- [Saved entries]

··········

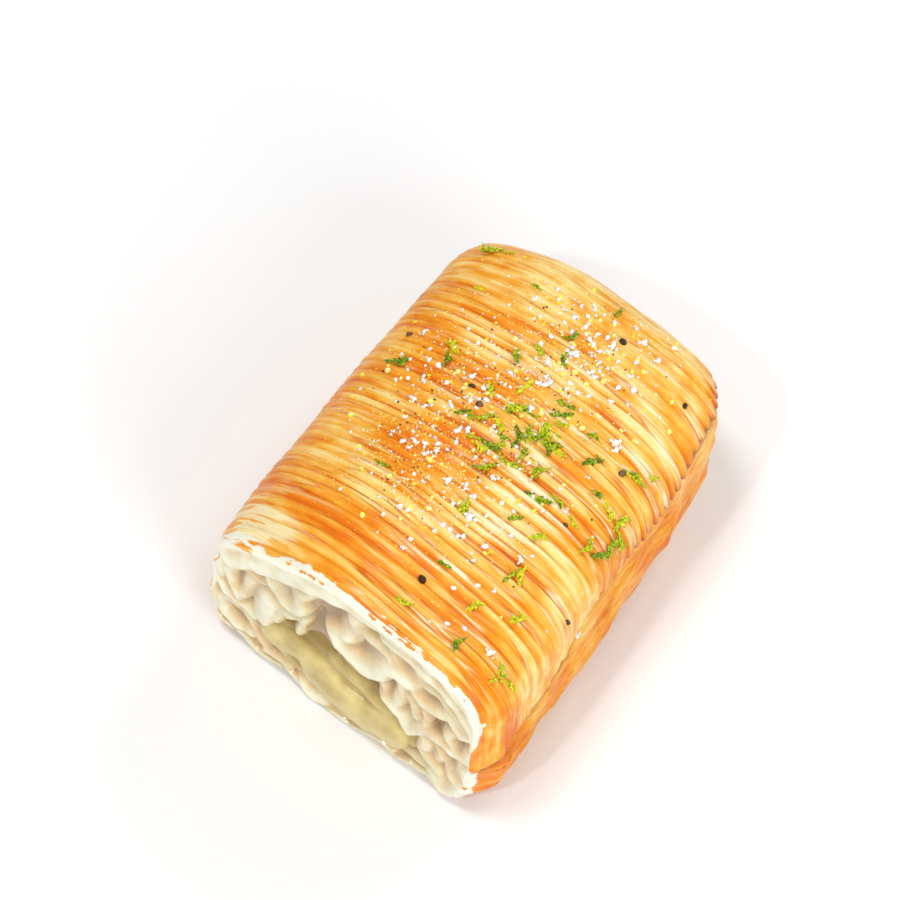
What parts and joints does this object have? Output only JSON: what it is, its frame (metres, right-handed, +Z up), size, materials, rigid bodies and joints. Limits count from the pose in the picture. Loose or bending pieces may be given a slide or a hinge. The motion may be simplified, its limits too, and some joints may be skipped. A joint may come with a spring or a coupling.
{
  "type": "scallion roll",
  "caption": "Ridged, browned laminated bread roll with a ragged cut end, a smooth lens-shaped filling and a sprinkle of green shreds, salt flakes and cracked pepper on its rounded top.",
  "frame": {"origin": "middle of the roll's flat base, below the middle of its bounding box", "axes": "+Y along the roll from the cut end to the rounded end, +X across it towards the seam of the outer wrap, +Z up"},
  "size_m": [0.0784, 0.1186, 0.0487],
  "materials": {
    "crust": "baked, egg-washed laminated crust, golden brown with pale ridges, satin sheen",
    "crumb": "moist cream-coloured dough at the cut, soft sheen",
    "filling": "smooth khaki-yellow paste, soft sheen",
    "greens": "dried green scallion shreds, matte",
    "salt": "white salt flakes, lightly translucent",
    "crumbs": "yellow seasoning crumbs, matte",
    "pepper": "cracked dark pepper, matte"
  },
  "bodies": {
    "root": {"pastry": "crust", "filling": "filling"}
  },
  "joints": []
}
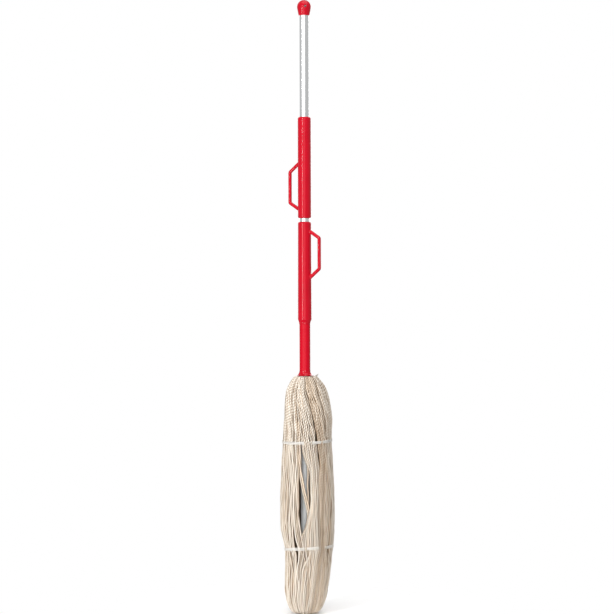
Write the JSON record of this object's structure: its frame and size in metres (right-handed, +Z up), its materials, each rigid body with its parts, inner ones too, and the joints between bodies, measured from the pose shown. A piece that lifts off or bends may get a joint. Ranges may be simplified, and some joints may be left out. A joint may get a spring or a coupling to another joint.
{
  "type": "string mop",
  "caption": "Self-wringing string mop: a long pole, a grip fixed to it, and a sleeve grip that slides and turns to stretch and twist the yarn.",
  "frame": {"origin": "on the pole's axis, at the level of the yarn's lowest point", "axes": "+Z up along the pole towards the knob, -X towards the upper grip's hand loop, +X towards the lower grip's hand loop, +Y to the back, where the grips' screws are"},
  "size_m": [0.1334, 0.1334, 1.5],
  "materials": {
    "pole_metal": "satin",
    "red_plastic": "glossy moulded",
    "red_coating": "glossy coating",
    "white_plastic": "matte moulded",
    "black_rubber": "matte",
    "steel": "zinc plated",
    "yarn": "loose twisted cotton",
    "tie_string": "thin white string"
  },
  "bodies": {
    "pole": {"inner_pole": "pole_metal", "top_knob": "red_plastic", "upper_grip": "red_plastic", "upper_grip_spacer": "white_plastic", "upper_grip_end_bush": "red_plastic", "upper_grip_screw": "steel", "yarn_hub": "red_plastic", "pole_end_plug": "white_plastic", "hub_washer": "steel", "hub_screw": "steel", "hub_wire": "steel", "lower_yarn": "yarn", "lower_tie": "tie_string"},
    "slider": {"guide_bush_top": "white_plastic", "guide_bush_foot": "white_plastic", "friction_ring": "black_rubber", "upper_tie": "tie_string"},
    "sleeve": {"lower_grip": "red_plastic", "lower_grip_screws": "steel", "outer_pipe": "red_coating", "yarn_collar": "red_plastic", "collar_rivets": "steel", "collar_wire": "steel", "upper_yarn": "yarn"}
  },
  "joints": [
    {"name": "sleeve_slide", "type": "slide", "parent": "pole", "child": "slider", "axis": [0, 0, -1], "range_m": [0, 0.25], "deforming": ["lower_yarn"]},
    {"name": "sleeve_twist", "type": "hinge", "parent": "slider", "child": "sleeve", "pos_m": [0, 0, 0.75], "axis": [0, 0, 1], "range_deg": [-170, 170]}
  ]
}
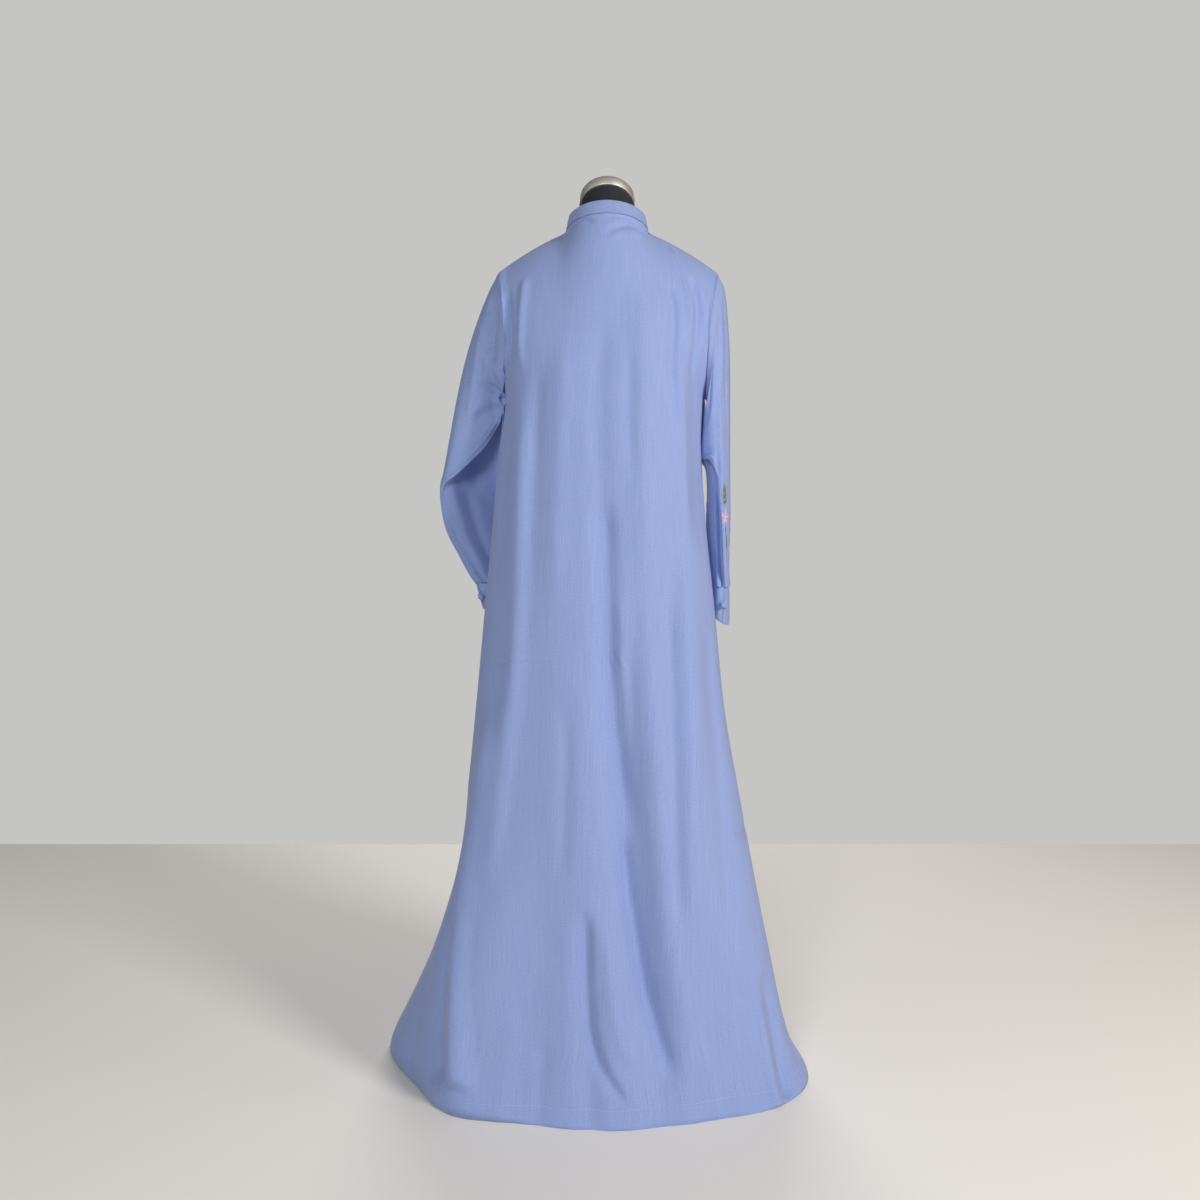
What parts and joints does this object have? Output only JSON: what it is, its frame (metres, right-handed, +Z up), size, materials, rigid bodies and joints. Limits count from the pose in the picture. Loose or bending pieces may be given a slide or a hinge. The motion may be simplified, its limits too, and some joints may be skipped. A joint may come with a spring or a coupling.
{
  "type": "maxi dress on a dress form",
  "caption": "Long-sleeved A-line maxi dress with a stand collar and button cuffs, worn by a limbless dress form on a round base.",
  "frame": {"origin": "centre of the round base's underside, on the floor", "axes": "+Z up, -Y the way the dress faces, +X the wearer's left"},
  "size_m": [0.7095, 0.4259, 1.4749],
  "materials": {
    "dress_cloth": "light blue chambray twill, matte, fine diagonal lines and vertical slubs",
    "dress_trim": "the same cloth, cut on the bias for covered buttons and cord loops",
    "form_cloth": "black knitted jersey, matte",
    "form_metal": "brushed warm nickel",
    "base_metal": "satin black powder coat"
  },
  "bodies": {
    "root": {"back_panel": "dress_cloth", "front_panel": "dress_cloth", "sleeve_left": "dress_cloth", "sleeve_right": "dress_cloth", "collar": "dress_cloth", "cuff_left": "dress_cloth", "cuff_right": "dress_cloth", "cuff_button_left": "dress_trim", "cuff_loop_left": "dress_trim", "cuff_button_right": "dress_trim", "cuff_loop_right": "dress_trim", "collar_button": "dress_trim", "collar_loop": "dress_trim", "form_bust": "form_cloth", "form_neck_cap": "form_metal", "form_pole": "form_metal", "form_base": "base_metal"}
  },
  "joints": []
}
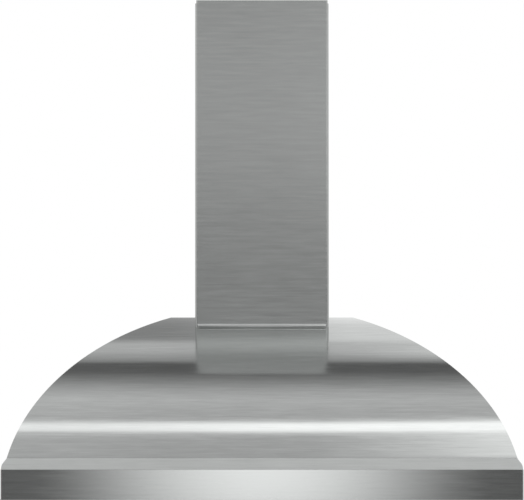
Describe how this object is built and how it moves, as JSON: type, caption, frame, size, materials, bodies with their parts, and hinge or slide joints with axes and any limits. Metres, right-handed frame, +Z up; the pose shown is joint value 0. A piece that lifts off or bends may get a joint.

··········

- [WHAT YOU WILL DO]
Take the entries above and copy them out exactly.

- [EXERCISE ANSWER]
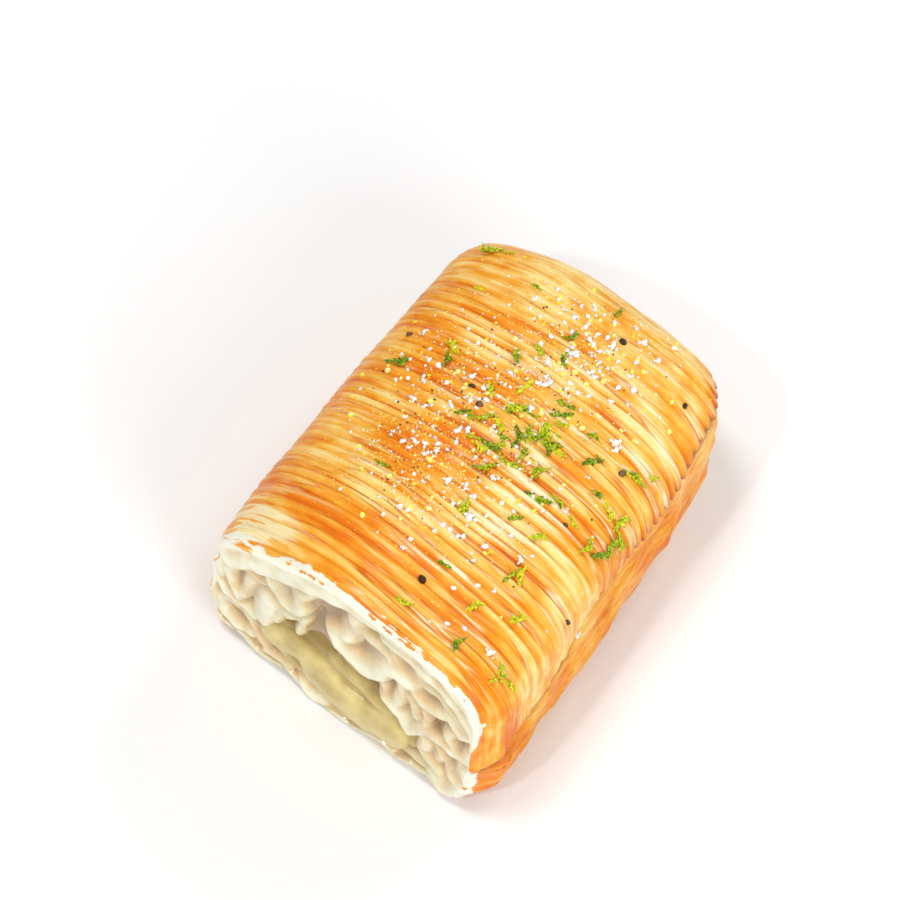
What parts and joints does this object have? Output only JSON: what it is, its frame (metres, right-handed, +Z up), size, materials, rigid bodies and joints. Limits count from the pose in the picture. Loose or bending pieces may be given a slide or a hinge. The motion may be simplified, its limits too, and some joints may be skipped. A joint may come with a spring or a coupling.
{
  "type": "scallion roll",
  "caption": "Ridged, browned laminated bread roll with a ragged cut end, a smooth lens-shaped filling and a sprinkle of green shreds, salt flakes and cracked pepper on its rounded top.",
  "frame": {"origin": "middle of the roll's flat base, below the middle of its bounding box", "axes": "+Y along the roll from the cut end to the rounded end, +X across it towards the seam of the outer wrap, +Z up"},
  "size_m": [0.0784, 0.1186, 0.0487],
  "materials": {
    "crust": "baked, egg-washed laminated crust, golden brown with pale ridges, satin sheen",
    "crumb": "moist cream-coloured dough at the cut, soft sheen",
    "filling": "smooth khaki-yellow paste, soft sheen",
    "greens": "dried green scallion shreds, matte",
    "salt": "white salt flakes, lightly translucent",
    "crumbs": "yellow seasoning crumbs, matte",
    "pepper": "cracked dark pepper, matte"
  },
  "bodies": {
    "root": {"pastry": "crust", "filling": "filling"}
  },
  "joints": []
}
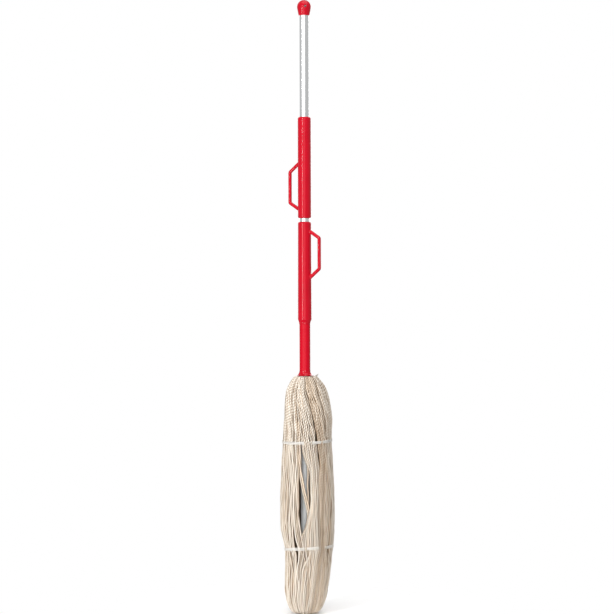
Write the JSON record of this object's structure: its frame and size in metres (right-handed, +Z up), its materials, each rigid body with its parts, inner ones too, and the joints between bodies, measured from the pose shown. A piece that lifts off or bends may get a joint. Ranges may be simplified, and some joints may be left out. A joint may get a spring or a coupling to another joint.
{
  "type": "string mop",
  "caption": "Self-wringing string mop: a long pole, a grip fixed to it, and a sleeve grip that slides and turns to stretch and twist the yarn.",
  "frame": {"origin": "on the pole's axis, at the level of the yarn's lowest point", "axes": "+Z up along the pole towards the knob, -X towards the upper grip's hand loop, +X towards the lower grip's hand loop, +Y to the back, where the grips' screws are"},
  "size_m": [0.1334, 0.1334, 1.5],
  "materials": {
    "pole_metal": "satin",
    "red_plastic": "glossy moulded",
    "red_coating": "glossy coating",
    "white_plastic": "matte moulded",
    "black_rubber": "matte",
    "steel": "zinc plated",
    "yarn": "loose twisted cotton",
    "tie_string": "thin white string"
  },
  "bodies": {
    "pole": {"inner_pole": "pole_metal", "top_knob": "red_plastic", "upper_grip": "red_plastic", "upper_grip_spacer": "white_plastic", "upper_grip_end_bush": "red_plastic", "upper_grip_screw": "steel", "yarn_hub": "red_plastic", "pole_end_plug": "white_plastic", "hub_washer": "steel", "hub_screw": "steel", "hub_wire": "steel", "lower_yarn": "yarn", "lower_tie": "tie_string"},
    "slider": {"guide_bush_top": "white_plastic", "guide_bush_foot": "white_plastic", "friction_ring": "black_rubber", "upper_tie": "tie_string"},
    "sleeve": {"lower_grip": "red_plastic", "lower_grip_screws": "steel", "outer_pipe": "red_coating", "yarn_collar": "red_plastic", "collar_rivets": "steel", "collar_wire": "steel", "upper_yarn": "yarn"}
  },
  "joints": [
    {"name": "sleeve_slide", "type": "slide", "parent": "pole", "child": "slider", "axis": [0, 0, -1], "range_m": [0, 0.25], "deforming": ["lower_yarn"]},
    {"name": "sleeve_twist", "type": "hinge", "parent": "slider", "child": "sleeve", "pos_m": [0, 0, 0.75], "axis": [0, 0, 1], "range_deg": [-170, 170]}
  ]
}
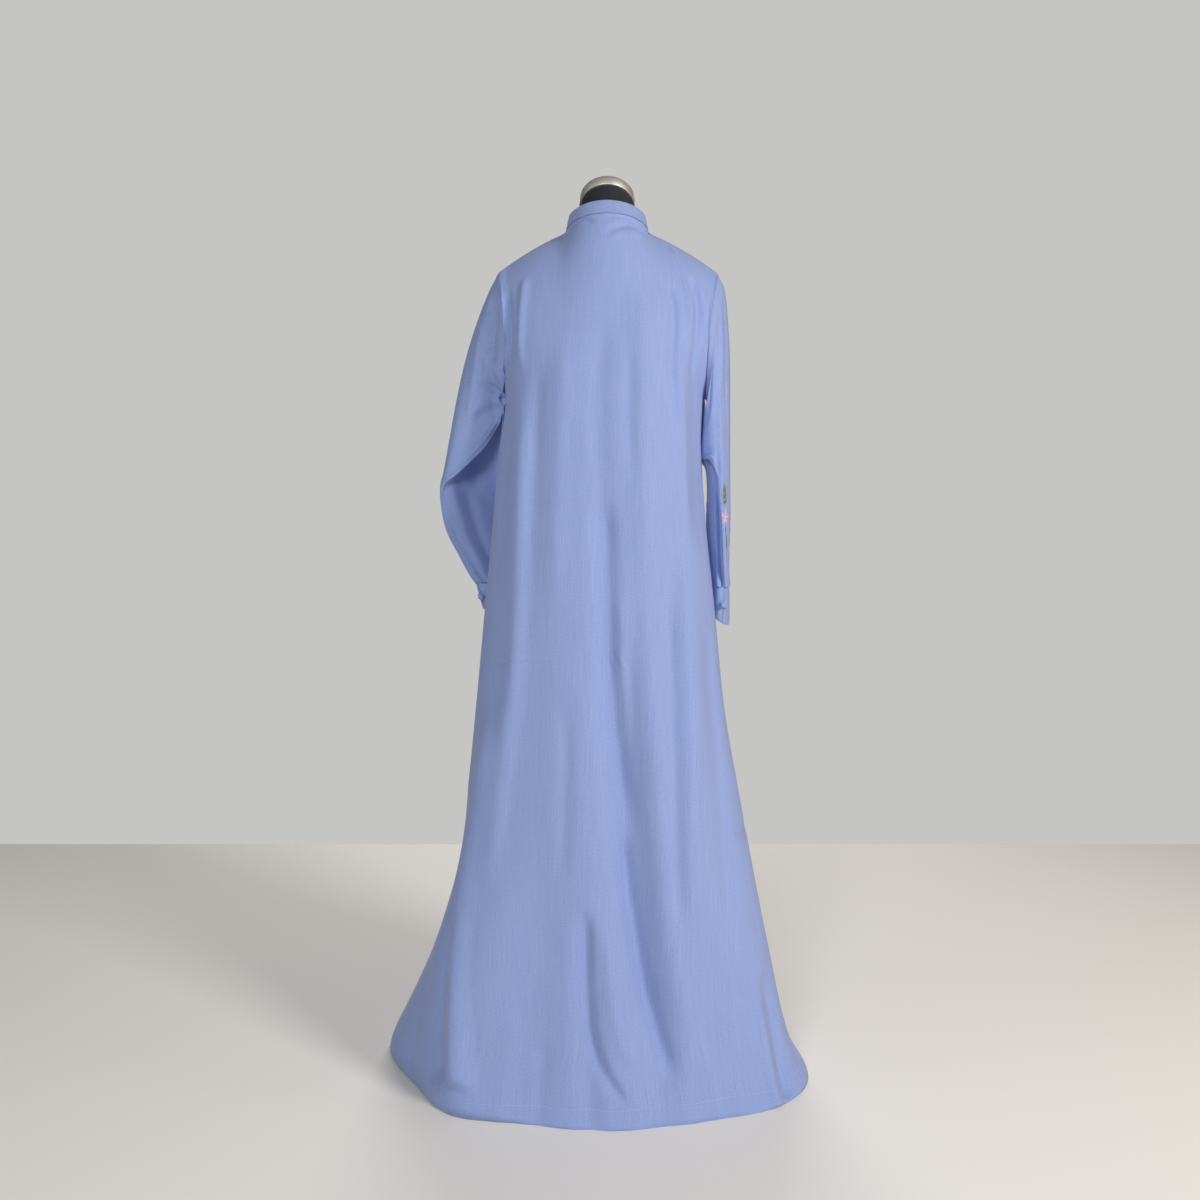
What parts and joints does this object have? Output only JSON: what it is, its frame (metres, right-handed, +Z up), size, materials, rigid bodies and joints. Limits count from the pose in the picture. Loose or bending pieces may be given a slide or a hinge. The motion may be simplified, its limits too, and some joints may be skipped. A joint may come with a spring or a coupling.
{
  "type": "maxi dress on a dress form",
  "caption": "Long-sleeved A-line maxi dress with a stand collar and button cuffs, worn by a limbless dress form on a round base.",
  "frame": {"origin": "centre of the round base's underside, on the floor", "axes": "+Z up, -Y the way the dress faces, +X the wearer's left"},
  "size_m": [0.7095, 0.4259, 1.4749],
  "materials": {
    "dress_cloth": "light blue chambray twill, matte, fine diagonal lines and vertical slubs",
    "dress_trim": "the same cloth, cut on the bias for covered buttons and cord loops",
    "form_cloth": "black knitted jersey, matte",
    "form_metal": "brushed warm nickel",
    "base_metal": "satin black powder coat"
  },
  "bodies": {
    "root": {"back_panel": "dress_cloth", "front_panel": "dress_cloth", "sleeve_left": "dress_cloth", "sleeve_right": "dress_cloth", "collar": "dress_cloth", "cuff_left": "dress_cloth", "cuff_right": "dress_cloth", "cuff_button_left": "dress_trim", "cuff_loop_left": "dress_trim", "cuff_button_right": "dress_trim", "cuff_loop_right": "dress_trim", "collar_button": "dress_trim", "collar_loop": "dress_trim", "form_bust": "form_cloth", "form_neck_cap": "form_metal", "form_pole": "form_metal", "form_base": "base_metal"}
  },
  "joints": []
}
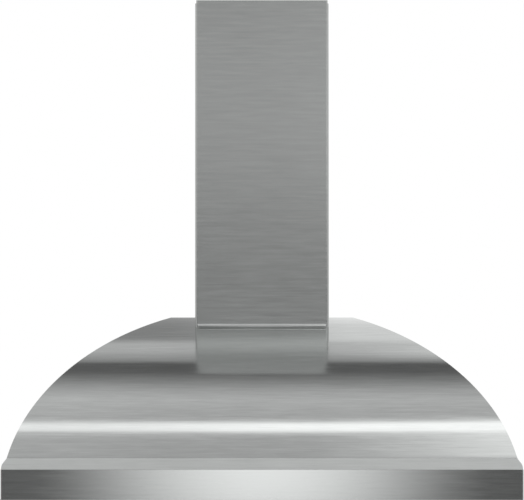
Describe how this object is built and how it moves, as JSON: type, caption, frame, size, materials, bodies with their parts, and hinge or slide joints with axes and any limits. Metres, right-handed frame, +Z up; the pose shown is joint value 0. A piece that lifts off or bends may get a joint.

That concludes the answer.